The discount pandemic has spread like wildfire across Europe during the past year, bringing leading retailers out in a rash of private labels and own-brand products. Tesco, Carrefour, Intermarché, Waitrose, Mercadona, Delhaize, Auchan, Asda – these are just some of the companies which have recently launched discount brands or price-saving banners in a bid to entice budget-conscious shoppers into their stores. But do they really work? Or are they simply a last desperate attempt by these major retailers to cling on to market share as the likes of Aldi, Lidl, Netto and others reap the rewards of a more prudent age?
For banana companies, this wave of discounting in Europe has offered a reminder of just how hard their job has become. While input costs and transport rates continue to rise, the downturn in consumer spending has prompted the majority of the big retail customers to push even harder than usual on price, while the total number of customers has become altogether more limited. Factor in market slowdowns in Russia and the Mediterranean, as well as losses of supply in Panama, Costa Rica and Colombia, and the picture across the EU for banana sales has looked rather challenging during the first quarter of this year.

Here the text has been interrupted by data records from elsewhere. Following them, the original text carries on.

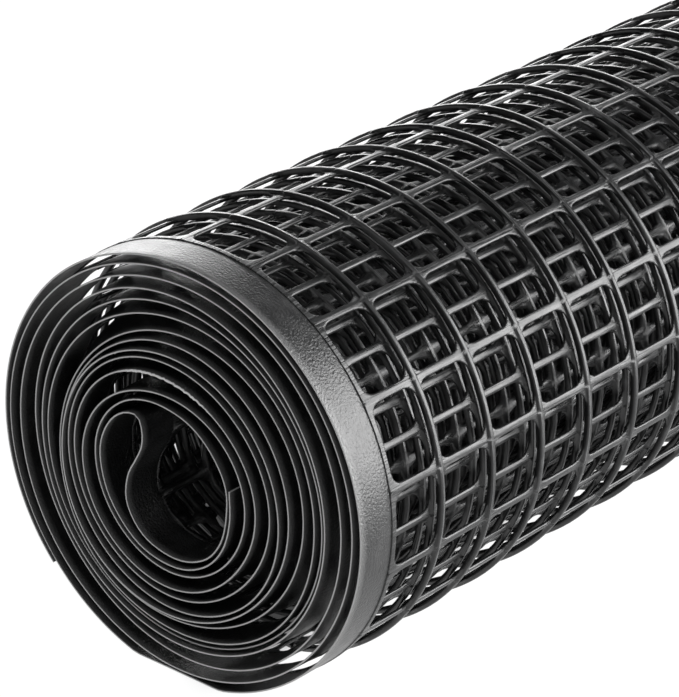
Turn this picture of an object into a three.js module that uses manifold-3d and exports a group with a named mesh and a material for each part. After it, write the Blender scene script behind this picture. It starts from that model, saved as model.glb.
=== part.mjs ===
// A loosely wound roll of black plastic mesh fencing, lying on its side.
// One strip of net with a plain band along both edges is wound into twelve turns around an S-shaped inner fold.
// Millimetres, +Z up. The roll lies along X, and its origin is the middle of its underside.
import * as THREE from 'three';
import { mergeVertices } from 'three/addons/utils/BufferGeometryUtils.js';
import Module from 'manifold-3d';

// Driving dimensions
const ROLL_RADIUS = 78;        // mean outer radius of the roll
const ROLL_LENGTH = 609.6;     // the strip is 24 inches wide
const WALL = 1.2;              // thickness of the wound sheet
const OVAL = 0.032;            // share by which the roll is longer across one way than across the other
const OVAL_ANGLE = -23.2;      // direction of the longer way, in degrees from +Y towards +Z
const FLAT_HALF_ANGLE = 9;     // half the angle that the flat spot under the roll takes, in degrees
const RING_PITCH = 25.4;       // real distance from rib to rib along the roll
const BAND_WIDTH = 14.3;       // plain band along each edge of the strip
const BAR_ANGLE = 21.5;        // real angle from bar to bar on the outer turn, in degrees
const LOOSE_END_ANGLE = -42.5; // where the outer end of the strip lies, in degrees

// The cells cut through the outer turn are at close to twice the net's real pitch
const CELL_ANGLE = 2 * BAR_ANGLE;
const CELL_COLUMNS = 8;
const STRAND = 5;              // width of the strands left between the cut cells
const NET_WIDTH = ROLL_LENGTH - 2 * BAND_WIDTH + STRAND;
const CELL_ROWS = Math.round(NET_WIDTH / (2 * RING_PITCH)) + 1;
const CELL_PITCH_X = NET_WIDTH / CELL_ROWS;
const CORNER = 7;              // cut-off corners of a cell
const LAST_BAR_ANGLE = -41.4;  // the bar nearest to the loose end, in degrees
const CUT_BELOW = 0.25;        // how far below the outer turn's sheet the cutters reach
const CUT_ABOVE = 3;           // how far above it they start

const EIGHTH = 45;             // the turns are described every eighth of a turn
const FINE_STEPS = 5;          // steps of an eighth in the outer turns
const COARSE_STEPS = 3;        // steps of an eighth in the inner turns
const COARSE_TURNS = 8;
const CORE_STEPS = 3;          // steps between two points of the inner fold

// Shares of the roll's radius at eight directions, a row for each turn from the inner one outwards.
// The strip winds from +Y down and around, so the columns are in the order in which it passes them.
const TURNS = [
  // right, lower right, bottom, lower left, left, upper left, top, upper right
  [0.478, 0.497, 0.505, 0.430, 0.375, 0.341, 0.350, 0.420],
  [0.548, 0.574, 0.562, 0.502, 0.447, 0.400, 0.430, 0.555],
  [0.587, 0.614, 0.608, 0.563, 0.524, 0.479, 0.513, 0.609],
  [0.621, 0.675, 0.644, 0.614, 0.571, 0.547, 0.563, 0.640],
  [0.654, 0.714, 0.680, 0.670, 0.627, 0.620, 0.621, 0.693],
  [0.685, 0.738, 0.716, 0.717, 0.685, 0.697, 0.669, 0.737],
  [0.714, 0.761, 0.752, 0.773, 0.738, 0.748, 0.736, 0.775],
  [0.744, 0.786, 0.782, 0.809, 0.783, 0.785, 0.803, 0.809],
  [0.773, 0.812, 0.818, 0.850, 0.820, 0.840, 0.858, 0.864],
  [0.816, 0.841, 0.890, 0.911, 0.888, 0.915, 0.904, 0.907],
  [0.895, 0.904, 0.960, 0.960, 0.944, 0.957, 0.955, 0.953],
  [0.961, 0.957, 1.014, 0.996, 0.993, 0.993, 1.004, 0.997],
];
const BEFORE_FIRST = 0.390;              // leads the inner fold into the first turn
const AFTER_LAST = [1.010, 0.998, 0.998]; // the outer end, laid over the turn below it

// The inner fold, from the strip's free end: outside the hollow's wall and up to the head of the S,
// over the head, and back round the hollow to the first turn
const INNER_FOLD = [
  // angle in degrees from +Y towards +Z, share of the roll's radius
  { angle: 174, radius: 0.297 },
  { angle: 200, radius: 0.321 },
  { angle: 225, radius: 0.373 },
  { angle: 248, radius: 0.422 },
  { angle: 272, radius: 0.455 },
  { angle: 300, radius: 0.469 },
  { angle: 330, radius: 0.458 },
  { angle: 357, radius: 0.441 },
  { angle: 378, radius: 0.402 },
  { angle: 393, radius: 0.355 },
  { angle: 401, radius: 0.303 },
  { angle: 393, radius: 0.243 },
  { angle: 376, radius: 0.214 },
  { angle: 358, radius: 0.235 },
  { angle: 340, radius: 0.303 },
  { angle: 322, radius: 0.376 },
  { angle: 300, radius: 0.417 },
  { angle: 272, radius: 0.416 },
  { angle: 247, radius: 0.390 },
  { angle: 225, radius: 0.343 },
  { angle: 200, radius: 0.290 },
  { angle: 172, radius: 0.266 },
  { angle: 140, radius: 0.250 },
  { angle: 108, radius: 0.268 },
  { angle: 80, radius: 0.302 },
  { angle: 58, radius: 0.348 },
  { angle: 38, radius: 0.395 },
  { angle: 18, radius: 0.438 },
];

const radians = THREE.MathUtils.degToRad;
const LAST_EIGHTH = TURNS.length * 8 - LOOSE_END_ANGLE / EIGHTH;
const CONTROLS = [...TURNS.flat(), ...AFTER_LAST];

// Radius share after a number of eighths of a turn: a smooth curve drawn along the table's values
function radiusShare(eighths) {
  const index = Math.min(Math.floor(eighths), LAST_EIGHTH);
  const f = eighths - index;
  const value = (i) => (i < 0 ? BEFORE_FIRST : CONTROLS[Math.min(i, CONTROLS.length - 1)]);
  const weights = [
    (1 - f) ** 3,
    3 * f ** 3 - 6 * f ** 2 + 4,
    -3 * f ** 3 + 3 * f ** 2 + 3 * f + 1,
    f ** 3,
  ];
  return weights.reduce((sum, weight, k) => sum + (weight * value(index - 1 + k)) / 6, 0);
}

// A point at an angle, from a share of the roll's radius, moved out by a distance along the radius
function ovalPoint(angle, share, out = 0) {
  const oval = 1 + OVAL * Math.cos(2 * radians(angle - OVAL_ANGLE));
  const radius = ROLL_RADIUS * oval * share + out;
  return new THREE.Vector2(radius * Math.cos(radians(angle)), radius * Math.sin(radians(angle)));
}

// A point of the sheet's middle line in the wound turns
function turnPoint(eighths, out = 0) {
  return ovalPoint(-EIGHTH * eighths, radiusShare(eighths), out);
}

// Height of the flat spot's middle line: where the outer turn passes the edge of the spot
const FLAT_EIGHTHS = (TURNS.length - 1) * 8 + (90 + FLAT_HALF_ANGLE) / EIGHTH;
const FLAT_Z = turnPoint(FLAT_EIGHTHS).y;

function rested(point, out = 0) {
  return new THREE.Vector2(point.x, Math.max(point.y, FLAT_Z - out));
}

// Places along the wound strip, in eighths of a turn: both ends, and each whole step between them
function stations(first, last, steps) {
  const places = [first];
  for (let i = Math.floor(first * steps) + 1; i < last * steps; i += 1) {
    places.push(i / steps);
  }
  places.push(last);
  return places;
}

// Middle line of the whole strip, from its free inner end to its loose outer end
function middleLine() {
  const fold = INNER_FOLD.map(({ angle, radius }) => ovalPoint(angle, radius));
  const knots = [...fold, turnPoint(0), turnPoint(0.5)].map((p) => new THREE.Vector3(p.x, p.y, 0));
  const curve = new THREE.CatmullRomCurve3(knots, false, 'centripetal');
  const line = [];
  for (let i = 0; i < fold.length * CORE_STEPS; i += 1) {
    const point = curve.getPoint(i / CORE_STEPS / (knots.length - 1));
    line.push(new THREE.Vector2(point.x, point.y));
  }
  const coarseEnd = COARSE_TURNS * 8;
  const inner = stations(0, coarseEnd, COARSE_STEPS).slice(0, -1);
  const outer = stations(coarseEnd, LAST_EIGHTH, FINE_STEPS);
  line.push(...inner.map((eighths) => turnPoint(eighths)));
  line.push(...outer.map((eighths) => rested(turnPoint(eighths))));
  return line;
}

// The sheet's section: the middle line moved half a wall to each side
function sheetSection(line) {
  const left = [];
  const right = [];
  line.forEach((point, i) => {
    const before = line[Math.max(i - 1, 0)];
    const after = line[Math.min(i + 1, line.length - 1)];
    const along = after.clone().sub(before).normalize();
    const side = new THREE.Vector2(-along.y, along.x).multiplyScalar(WALL / 2);
    left.push(point.clone().add(side));
    right.push(point.clone().sub(side));
  });
  return [...left, ...right.reverse()];
}

// The outer turn as a closed ring section between two distances from its middle line
function outerRingSection(inside, outside, firstEighth, lastEighth) {
  const places = stations(firstEighth, lastEighth, FINE_STEPS);
  const side = (out) => places.map((eighths) => rested(turnPoint(eighths, out), out));
  return [...side(inside), ...side(outside).reverse()];
}

// Extrude a section of the YZ plane along X
function alongX(section, length, from) {
  const points = THREE.ShapeUtils.isClockWise(section) ? [...section].reverse() : section;
  const geometry = new THREE.ExtrudeGeometry(new THREE.Shape(points), {
    depth: length,
    bevelEnabled: false,
    curveSegments: 1,
  });
  const turned = new THREE.Matrix4().set(
    0, 0, 1, from,
    1, 0, 0, 0,
    0, 1, 0, 0,
    0, 0, 0, 1,
  );
  return geometry.applyMatrix4(turned);
}

const wasm = await Module();
wasm.setup();

function solidOf(geometry) {
  const bare = geometry.clone();
  bare.deleteAttribute('normal');
  bare.deleteAttribute('uv');
  const merged = mergeVertices(bare, 1e-4);
  return new wasm.Manifold(new wasm.Mesh({
    numProp: 3,
    vertProperties: new Float32Array(merged.attributes.position.array),
    triVerts: new Uint32Array(merged.index.array),
  }));
}

function geometryOf(solid) {
  const mesh = solid.getMesh();
  const geometry = new THREE.BufferGeometry();
  geometry.setAttribute('position', new THREE.BufferAttribute(new Float32Array(mesh.vertProperties), 3));
  geometry.setIndex(new THREE.BufferAttribute(new Uint32Array(mesh.triVerts), 1));
  return geometry;
}

// One cell's cutter: a block with cut-off corners that stands across the outer turn
function cellCutter(x, angle) {
  const halfX = (CELL_PITCH_X - STRAND) / 2;
  const halfY = ROLL_RADIUS * Math.sin(radians(CELL_ANGLE / 2)) - STRAND / 2;
  const outline = [
    [-halfX, -halfY + CORNER],
    [-halfX + CORNER, -halfY],
    [halfX - CORNER, -halfY],
    [halfX, -halfY + CORNER],
    [halfX, halfY - CORNER],
    [halfX - CORNER, halfY],
    [-halfX + CORNER, halfY],
    [-halfX, halfY - CORNER],
  ].map(([a, b]) => new THREE.Vector2(a, b));
  const geometry = new THREE.ExtrudeGeometry(new THREE.Shape(outline), {
    depth: ROLL_RADIUS,
    bevelEnabled: false,
  });
  geometry.translate(0, 0, ROLL_RADIUS / 2);
  geometry.rotateX(radians(angle - 90));
  geometry.translate(x, 0, 0);
  return solidOf(geometry);
}

function cellMiddles(count, pitch) {
  return Array.from({ length: count }, (_, i) => (i - (count - 1) / 2) * pitch);
}

function buildRoll() {
  let roll = solidOf(alongX(sheetSection(middleLine()), ROLL_LENGTH, -ROLL_LENGTH / 2));

  const firstEighth = LAST_EIGHTH - 8;
  const shell = solidOf(alongX(
    outerRingSection(-WALL / 2 - CUT_BELOW, WALL / 2 + CUT_ABOVE, firstEighth, LAST_EIGHTH),
    ROLL_LENGTH,
    -ROLL_LENGTH / 2,
  ));
  const cutters = [];
  for (const x of cellMiddles(CELL_ROWS, CELL_PITCH_X)) {
    for (let column = 0; column < CELL_COLUMNS; column += 1) {
      cutters.push(cellCutter(x, LAST_BAR_ANGLE - CELL_ANGLE * (column + 0.5)));
    }
  }
  const cells = wasm.Manifold.union(cutters).intersect(shell);
  roll = roll.subtract(cells);
  return roll;
}

const rollGeometry = geometryOf(buildRoll());
rollGeometry.computeBoundingBox();
const { min, max } = rollGeometry.boundingBox;
rollGeometry.translate(0, -(min.y + max.y) / 2, -min.z);

const meshRoll = new THREE.Mesh(
  rollGeometry,
  new THREE.MeshStandardMaterial({ color: 0x17181a, roughness: 0.42, metalness: 0 }),
);
meshRoll.name = 'mesh_roll';

const part = new THREE.Group();
part.add(meshRoll);

export default part;
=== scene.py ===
"""Looks of a loosely wound roll of black plastic mesh fencing.

One strip of moulded net, with a plain band along both edges, is wound into twelve turns around an
S-shaped inner fold. The strip is worked out flat, from its own repeat, and then laid along the
wound line. Lengths are in millimetres until a mesh is written, where they become metres.
"""

import logging
import math
from dataclasses import dataclass, field
from enum import Enum

import bpy
import numpy as np
from mathutils import Matrix, Vector


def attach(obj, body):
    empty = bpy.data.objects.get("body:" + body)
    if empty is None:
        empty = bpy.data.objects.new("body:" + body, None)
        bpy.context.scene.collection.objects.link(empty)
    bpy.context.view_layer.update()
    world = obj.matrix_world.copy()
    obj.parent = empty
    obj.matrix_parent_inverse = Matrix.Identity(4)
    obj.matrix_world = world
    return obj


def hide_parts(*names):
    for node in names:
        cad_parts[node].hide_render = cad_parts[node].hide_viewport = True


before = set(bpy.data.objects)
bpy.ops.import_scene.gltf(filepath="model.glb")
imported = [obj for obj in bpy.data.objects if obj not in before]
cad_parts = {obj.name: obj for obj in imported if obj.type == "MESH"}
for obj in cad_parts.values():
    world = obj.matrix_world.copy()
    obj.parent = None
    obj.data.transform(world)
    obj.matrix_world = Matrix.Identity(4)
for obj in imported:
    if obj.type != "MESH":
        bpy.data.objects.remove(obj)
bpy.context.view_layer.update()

LOG = logging.getLogger("mesh_roll")
METRES = 0.001
NODE = "mesh_roll"
BODY = "root"
PLACE_NAME = "strip_place"
# each point's share of the paler cut-edge colour, partly the cut's own tone and partly a painted
# highlight
CUT_EDGE_AND_HIGHLIGHT_NAME = "cut_edge_and_highlight"
STRAND_NAME = "lengthwise"
WHITE = (1, 1, 1, 1)
EIGHTHS_A_TURN = 8
TOUCHING = 1e-6
KEYS_PER_MM = 500
KEY_OFFSET = 0.137

IMAGE_WIDTH = 679
IMAGE_HEIGHT = 697


def waves(s: np.ndarray, rows: tuple) -> np.ndarray:
    """Sum of sine waves along the strip, from rows of height, length of a radian and start."""
    return sum(height * np.sin(s / radian + start) for height, radian, start in rows)


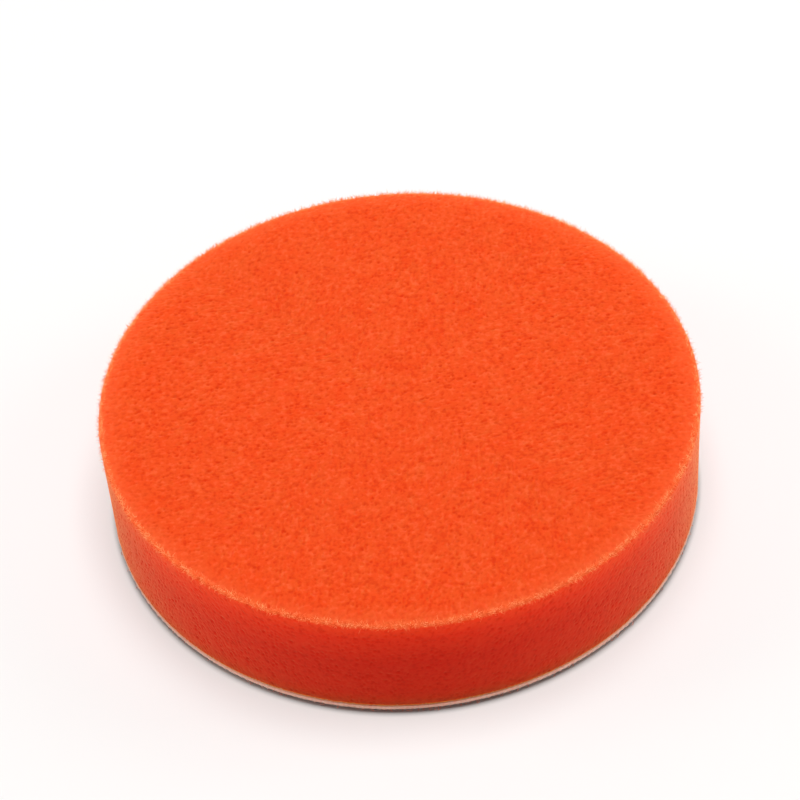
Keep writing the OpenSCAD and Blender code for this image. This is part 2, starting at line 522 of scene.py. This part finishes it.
def spikes_tree():
    """Small pointed spikes on the rim and the side of a round blank, standing on struts, not in cells."""
    tree, given = geometry_tree("spikes", [
        ("Geometry", "Geometry"), ("Rim Density", "Float"), ("Side Density", "Float"),
        ("Length", "Float"), ("Root Radius", "Float"), ("Tilt", "Float"), ("Seed", "Int"),
        ("Material", "Material"),
    ])
    on_strut = ease(tree, recall(tree, "pore"), 0.45, 0.05)
    hidden = add(tree, "GeometryNodeFieldOnDomain", {0: recall(tree, "under")}, domain="FACE").outputs[0]
    free = calc(tree, "LESS_THAN", hidden, 0.01)
    side = ease(tree, recall(tree, "lean"), 0.8, 1.5)
    density = calc(tree, "MULTIPLY", side, given["Side Density"])
    density = calc(tree, "MULTIPLY_ADD", recall(tree, "rim"), given["Rim Density"], density)
    density = calc(tree, "MULTIPLY", density, on_strut)
    spots = add(tree, "GeometryNodeDistributePointsOnFaces", {
        "Mesh": given["Geometry"], "Selection": free, "Density": density, "Seed": given["Seed"],
    }).outputs
    spike = add(tree, "GeometryNodeMeshCone", {
        "Vertices": 3, "Radius Top": 0.0, "Radius Bottom": given["Root Radius"], "Depth": given["Length"],
    }).outputs
    mapped = store(tree, spike["Mesh"], "OFBake", spike["UV Map"], data_type="FLOAT2", domain="CORNER")
    bounds = [
        add(tree, "ShaderNodeCombineXYZ", {
            "X": calc(tree, "MULTIPLY", given["Tilt"], sign),
            "Y": calc(tree, "MULTIPLY", given["Tilt"], sign),
            "Z": math.pi * sign,
        }).outputs[0]
        for sign in (-1.0, 1.0)
    ]
    tilt = add(tree, "FunctionNodeRandomValue", {
        "Min": bounds[0], "Max": bounds[1], "Seed": given["Seed"],
    }, data_type="FLOAT_VECTOR").outputs[0]
    leaning = add(tree, "FunctionNodeRotateRotation", {
        "Rotation": spots["Rotation"],
        "Rotate By": add(tree, "FunctionNodeEulerToRotation", {0: tilt}).outputs[0],
    }, rotation_space="LOCAL").outputs[0]
    size = add(tree, "FunctionNodeRandomValue", {
        "Min": (0.6, 0.6, 0.35), "Max": (1.3, 1.3, 1.25), "Seed": calc(tree, "ADD", given["Seed"], 1),
    }, data_type="FLOAT_VECTOR").outputs[0]
    rooted = store(tree, spots["Points"], "skin_faces", spots["Normal"], data_type="FLOAT_VECTOR")
    stood = add(tree, "GeometryNodeInstanceOnPoints", {
        "Points": rooted, "Instance": mapped, "Rotation": leaning, "Scale": size,
    }).outputs[0]
    finish_tree(tree, stood, given["Material"])
    return tree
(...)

Big banana companies have always been about big brands. For them, the trick is to ensure those big names offer something other suppliers don’t: better service, the right certification, social responsibility, environmental sensitivity, food safety and more – if your brand can deliver on that promise, then it has a chance. What has changed in the past year or so is that some retailers are starting to believe they can obtain all of this by themselves. But, for the time being at least, there are two silver linings: for the most part, retailers don’t seem able yet to source bananas entirely on their own; and, despite the recession, people are still eating lots of bananas.
Now is certainly not the time to discount the banana import business entirely.